Establishing a Stable Recombinant Protein Production Cell Line Using CRISPR-Cas9 Mediated Genome Editing of HEK293 Cells

Recombinant proteins are effective therapeutics for many diseases and thus their demand has increased over the past few decades. Today, most recombinant proteins are produced in bacteria and non-mammalian cells hosts such as Chinese Hamster Ovary (CHO) due to their high production efficiencies. Despite this, issues pertaining to the utilization of these cell hosts include differences in post-transcriptional/translational modifications which can reduce the efficacy of produced therapeutics in addition to increasing the risk of immunogenicity. Human embryonic kidney 293 (HEK293) cells are a human-derived host system employed in the production of recombinant proteins however they are commonly used for transient expression thus demanding more research to increase their stable expression capabilities.

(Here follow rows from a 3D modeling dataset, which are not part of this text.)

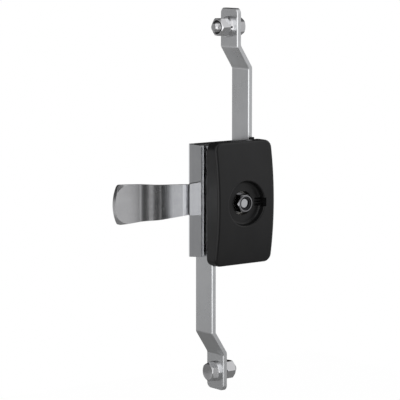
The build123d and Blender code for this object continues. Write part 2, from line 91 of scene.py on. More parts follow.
class NodeSheet:
    """Short calls that add and join shader nodes in one tree."""

    def __init__(self, tree: bpy.types.NodeTree) -> None:
        """Keeps the tree that the calls work on.

        Args:
            tree: A material's, a world's or a group's node tree.
        """
        self.tree = tree

    def add(self, kind: str, **settings: object) -> bpy.types.Node:
        """Adds one node.

        Args:
            kind: Blender's name for the node type.
            settings: Attributes to set on the new node.

        Returns:
            The new node.
        """
        node = self.tree.nodes.new(kind)
        for name, value in settings.items():
            setattr(node, name, value)
        return node

    def feed(self, socket: Socket, source: object) -> None:
        """Links an output to a socket, or sets the socket's own value.

        Args:
            socket: The input to fill.
            source: Another node's output, or a plain value.
        """
        if isinstance(source, Socket):
            self.tree.links.new(source, socket)
        else:
            socket.default_value = source

    def calc(self, operation: str, a: object, b: object = 0.5) -> Socket:
        """Adds a Math node.

        Args:
            operation: Blender's name for the sum.
            a: First number or output.
            b: Second number or output.

        Returns:
            The node's value output.
        """
        node = self.add("ShaderNodeMath", operation=operation)
        self.feed(node.inputs[0], a)
        self.feed(node.inputs[1], b)
        return node.outputs[0]

    def spread(
        self, value: object, low: float, high: float, to_low: float = 0.0, to_high: float = 1.0
    ) -> Socket:
        """Adds a clamped Map Range node.

        Args:
            value: The number or output to map.
            low: Input that gives to_low.
            high: Input that gives to_high.
            to_low: Result at the low end.
            to_high: Result at the high end.

        Returns:
            The mapped output.
        """
        node = self.add("ShaderNodeMapRange", clamp=True)
        for index, item in enumerate((value, low, high, to_low, to_high)):
            self.feed(node.inputs[index], item)
        return node.outputs[0]

    def blend(self, share: object, a: object, b: object) -> Socket:
        """Adds a colour Mix node.

        Args:
            share: How much of b shows, from 0 to 1.
            a: First colour or output.
            b: Second colour or output.

        Returns:
            The mixed colour output.
        """
        node = self.add("ShaderNodeMix", data_type="RGBA")
        self.feed(node.inputs[0], share)
        self.feed(node.inputs[6], a)
        self.feed(node.inputs[7], b)
        return node.outputs[2]

    def noise(self, place: object, scale: object, detail: float = 2.0, rough: float = 0.5) -> Socket:
        """Adds a noise texture.

        Args:
            place: The vector output it is read at.
            scale: Spots per metre, before any stretch.
            detail: Number of finer layers.
            rough: Strength of the finer layers.

        Returns:
            The noise value output.
        """
        node = self.add("ShaderNodeTexNoise")
        self.feed(node.inputs["Vector"], place)
        self.feed(node.inputs["Scale"], scale)
        self.feed(node.inputs["Detail"], detail)
        self.feed(node.inputs["Roughness"], rough)
        return node.outputs[0]

    def stretch(
        self, place: object, scale: object, turn: tuple[float, float, float] = (0, 0, 0)
    ) -> Socket:
        """Adds a Mapping node that stretches and turns a position.

        Args:
            place: The vector output to map.
            scale: Factor along each axis.
            turn: Rotation in radians about each axis.

        Returns:
            The mapped vector output.
        """
        node = self.add("ShaderNodeMapping")
        self.feed(node.inputs["Vector"], place)
        self.feed(node.inputs["Rotation"], turn)
        self.feed(node.inputs["Scale"], scale)
        return node.outputs[0]


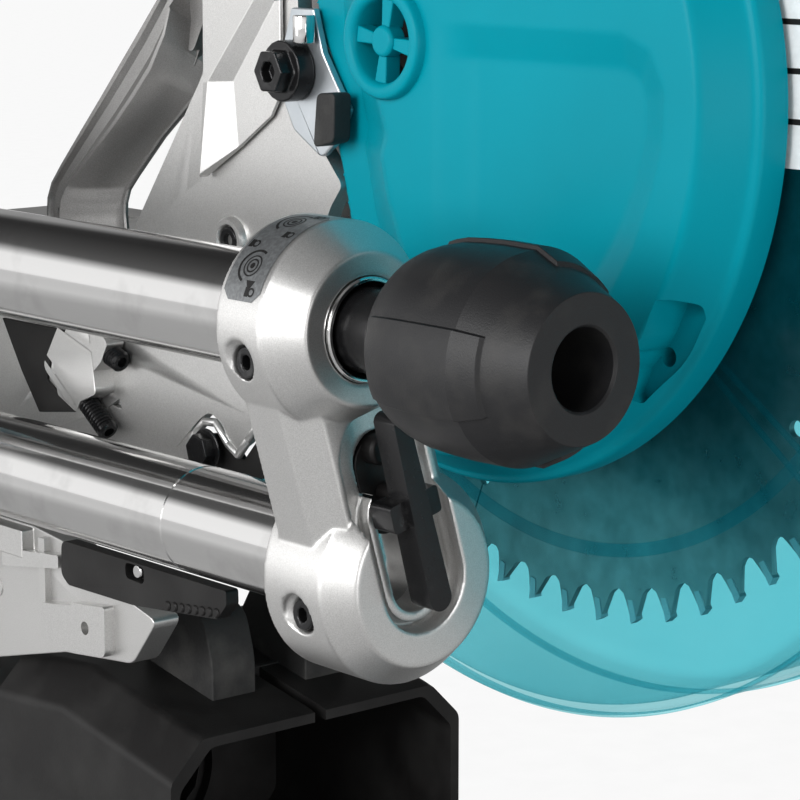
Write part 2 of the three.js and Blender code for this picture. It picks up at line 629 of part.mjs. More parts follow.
addPiece('motor_housing', motorHousing(), tealPlastic);
const capProfile = [[0, 146.4], [MOTOR_R, 146.4], [MOTOR_R, 158], [MOTOR_R - 8, 167], [0, 167]];
const motorCap = turned('X', [MOTOR_Y, MOTOR_Z], capProfile, 30);
addPiece('motor_cap', motorCap.subtract(disc('X', [MOTOR_Y, MOTOR_Z], 6.6, 140, 156, 20)), blackPlastic);
const armatureProfile = [
  [0, 34.6], [5.4, 34.6], [5.4, 92], [28, 96], [28, 134], [5.4, 138], [5.4, 154], [0, 154],
];
addPiece('motor_armature', turned('X', [MOTOR_Y, MOTOR_Z], armatureProfile, 24), blackSteel);

function mainHandle() {
  const outer = [
    [-40, 560], [-52, 612, 18], [-92, 655, 24], [-160, 652, 26], [-212, 606, 24], [-214, 566, 12],
    [-188, 530], [-120, 520],
  ];
  const grip = [
    [-74, 592, 12], [-84, 618, 12], [-108, 632, 12], [-150, 628, 14], [-186, 596, 14], [-182, 572, 8],
    [-150, 584, 10],
  ];
  let handle = plate('X', outer, -17, 17).subtract(plate('X', grip, -18, 18));
  handle = handle.subtract(disc('X', [BLADE_Y, BLADE_Z], 168, -40, 40, 52));
  handle = handle.subtract(box(-7, 7, -148, -118, 622, 644));
  return handle.subtract(box(-18, -8, -106, -92, 634, 646));
}

addPiece('main_handle', mainHandle(), blackPlastic);
const triggerSide = [[-146, 638], [-120, 638], [-120, 624, 3], [-134, 617, 6], [-146, 624, 3]];
addPiece('trigger', plate('X', triggerSide, -6, 6), tealPlastic);
addPiece('lock_off_button', box(-21, -11, -104, -94, 635, 645), blackPlastic);

function cordGland() {
  const profile = [[4, 0], [10, 0], [10, 6], [8, 8], [8, 16], [4, 16]];
  const axisStart = MOTOR_Y + MOTOR_R + CLEARANCE;
  return turned('Y', [122, MOTOR_Z], profile.map(([r, y]) => [r, y + axisStart]), 20);
}

addPiece('cord_gland', cordGland(), rubber);
const lockPin = [[0, 72], [4.6, 72], [4.6, 80.4], [6, 80.4], [6, 88], [0, 88]];
addPiece('spindle_lock_button', turned('X', BUTTON_AT, lockPin, 20), blackPlastic);

// ---- blade and lower guard ----
function bladeDisc() {
  const shape = new THREE.Shape();
  const pitch = Math.PI * 2 / TOOTH_COUNT;
  const phase = THREE.MathUtils.degToRad(-90 + 13.9);
  for (let i = 0; i < TOOTH_COUNT; i += 1) {
    const tip = phase - i * pitch;
    const corners = [
      [tip, BLADE_R], [tip - pitch * 0.3, BLADE_R - 1.4], [tip - pitch * 0.55, BLADE_R - 8],
      [tip - pitch * 0.9, BLADE_R - 8],
    ];
    for (const [angle, radius] of corners) {
      const point = [BLADE_Y + radius * Math.cos(angle), BLADE_Z + radius * Math.sin(angle)];
      if (shape.curves.length === 0 && shape.currentPoint.lengthSq() === 0) shape.moveTo(...point);
      else shape.lineTo(...point);
    }
  }
  return plate('X', shape, -1.15, 1.15).subtract(disc('X', [BLADE_Y, BLADE_Z], 12.5, -2, 2, 24));
}

addPiece('blade', bladeDisc(), polishedSteel);
const spindleProfile = [
  [0, -6], [28, -6], [28, -1.5], [12, -1.5], [12, 1.5], [28, 1.5], [28, 6], [8.4, 6], [8.4, 66], [0, 66],
];
const spindle = turned('X', [BLADE_Y, BLADE_Z], spindleProfile, 24);
addPiece('spindle', spindle.add(disc('X', [BLADE_Y, BLADE_Z], 10, -14, -5.9, 6)), blackSteel);

const GUARD_FROM = 153;
const GUARD_TO = 333;

function lowerGuard() {
  const full = disc('X', [GUARD_Y, GUARD_Z], GUARD_R, -28.4, 22.4, 52);
  const hollow = disc('X', [GUARD_Y, GUARD_Z], GUARD_R - 3, -25.4, 19.4, 52);
  const leftEye = disc('X', [BLADE_Y, BLADE_Z], 72, -29, -25, 36);
  const rightEye = disc('X', [BLADE_Y, BLADE_Z], 78, 19, 23, 36);
  const wedge = plate('X', sector([BLADE_Y, BLADE_Z], 190, GUARD_FROM, GUARD_TO, 20), -30, 24);
  const cup = full.subtract(hollow).subtract(leftEye).subtract(rightEye).intersect(wedge);
  const carrier = ring('X', [BLADE_Y, BLADE_Z], 63, 79, 19.4, 22.4, 36);
  return cup.add(carrier);
}

addPiece('lower_guard', lowerGuard(), clearTeal);

export default saw;
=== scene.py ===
"""Looks of a sliding miter saw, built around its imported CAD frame. Lengths in the helpers are in mm."""

import json
import math

import bmesh
import bpy
import numpy as np
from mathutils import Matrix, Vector


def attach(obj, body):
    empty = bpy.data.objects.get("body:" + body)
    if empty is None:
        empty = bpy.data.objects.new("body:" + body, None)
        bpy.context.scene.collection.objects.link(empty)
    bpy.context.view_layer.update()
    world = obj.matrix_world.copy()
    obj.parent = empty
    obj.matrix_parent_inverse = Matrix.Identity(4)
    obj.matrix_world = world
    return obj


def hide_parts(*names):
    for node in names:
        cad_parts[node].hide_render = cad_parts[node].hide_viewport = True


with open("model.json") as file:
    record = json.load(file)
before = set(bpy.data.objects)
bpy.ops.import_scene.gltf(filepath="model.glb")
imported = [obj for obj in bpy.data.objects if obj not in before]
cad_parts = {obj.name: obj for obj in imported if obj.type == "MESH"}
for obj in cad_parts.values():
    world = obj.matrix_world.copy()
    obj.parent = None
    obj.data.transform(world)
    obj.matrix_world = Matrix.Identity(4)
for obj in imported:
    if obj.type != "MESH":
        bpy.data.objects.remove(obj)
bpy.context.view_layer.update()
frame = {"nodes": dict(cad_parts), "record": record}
MM = 0.001
NODE_BODY = {
    node: body
    for body, nodes in frame["record"]["behaviour"]["bodies"].items()
    for node in nodes
}
NODE_SLOT = {part["node"]: part["material_slot"] for part in frame["record"]["subparts"]}

# ---- camera ----
CAMERA_AT = (-0.5418, -0.6182, 0.4882)
CAMERA_HEADING = 40.518
CAMERA_PITCH = 10.389
CAMERA_LENS = 128.78


def make_camera():
    data = bpy.data.cameras.new("camera")
    data.lens = CAMERA_LENS
    data.sensor_width = 36
    camera = bpy.data.objects.new("camera", data)
    camera.location = CAMERA_AT
    camera.rotation_euler = (math.radians(90 - CAMERA_PITCH), 0, math.radians(-CAMERA_HEADING))
    bpy.context.scene.collection.objects.link(camera)
    bpy.context.scene.camera = camera


make_camera()


# ---- material nodes ----
def set_stops(ramp, stops):
    """Gives a colour ramp its grey stops, each as (position, value)."""
    elements = ramp.color_ramp.elements
    while len(elements) < len(stops):
        elements.new(0.5)
    for element, (position, value) in zip(elements, stops):
        element.position = position
        element.color = (value, value, value, 1)


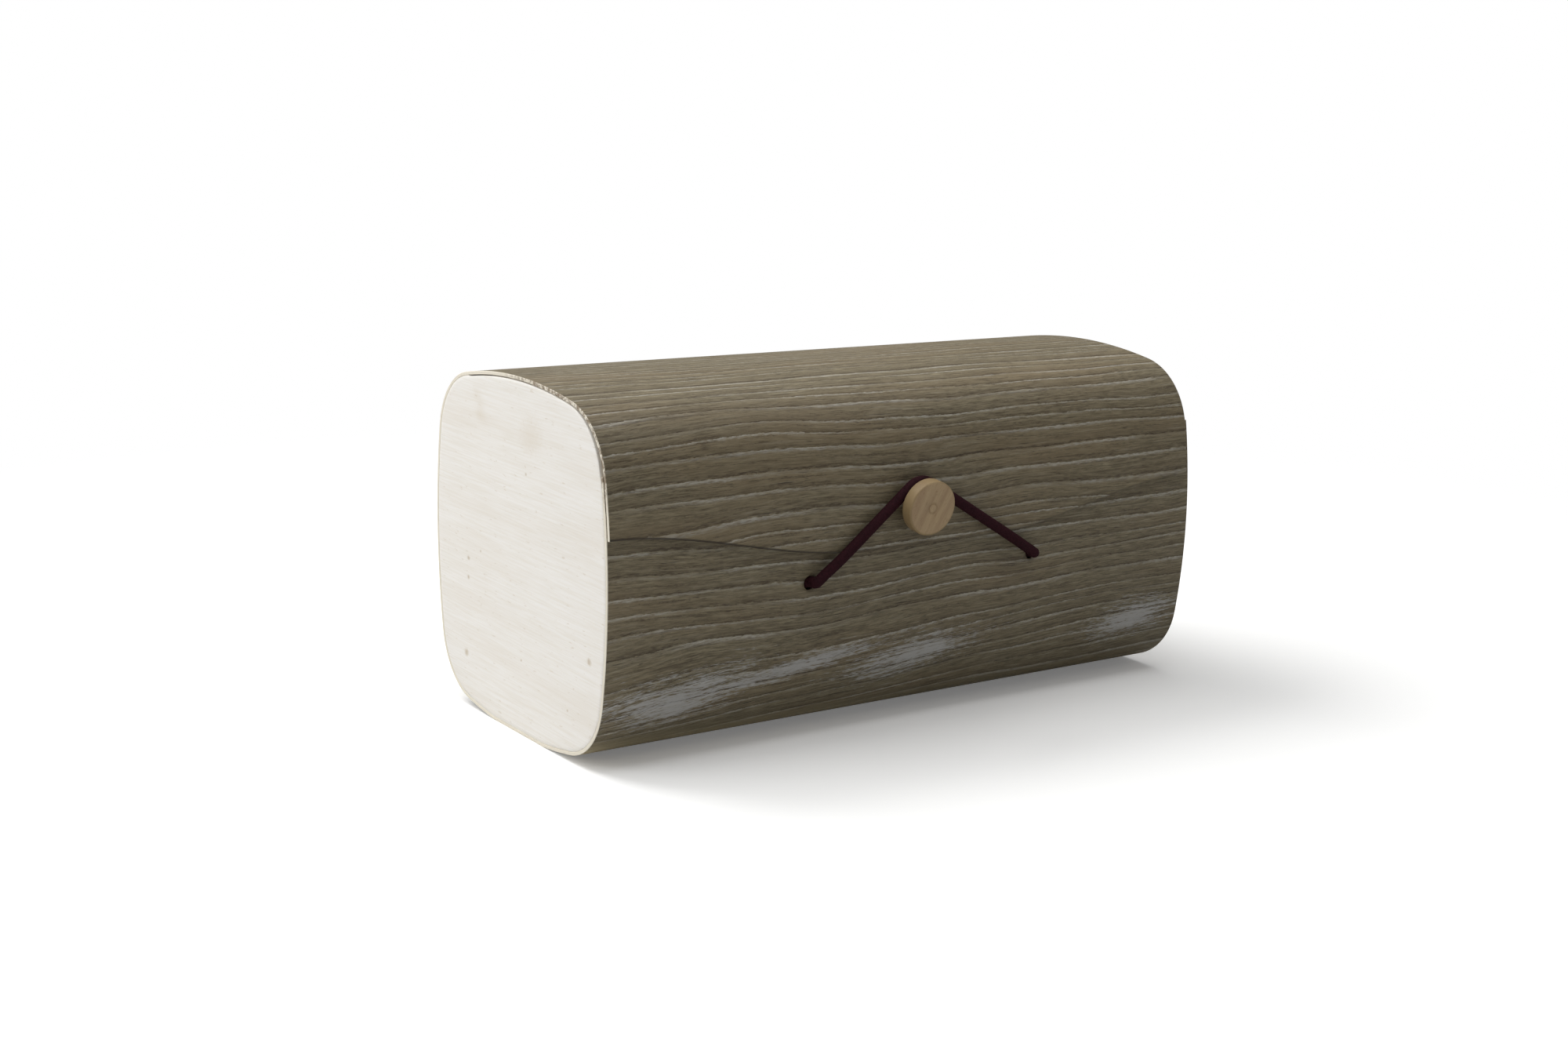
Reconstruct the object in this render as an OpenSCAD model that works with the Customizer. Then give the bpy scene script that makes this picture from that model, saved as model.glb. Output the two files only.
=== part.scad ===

Efficient DHFR knockout clones have been established both in CHO and HEK293 cells for recombinant protein production using the dihydrofolate reductase/methotrexate (DHFR/MTX) system which allows for selection and gene amplification. In this study, we propose a methodology to stably express recombinant proteins in HEK293s at high efficiencies. This is achieved by using CRISPR-Cas9 system to introduce DHFR and a gene of interest into one allele copy of GAPDH in DHFR double knockout HEK293s. This methodology allows for the adaptation of this expression system to produce therapeutically significant recombinant proteins.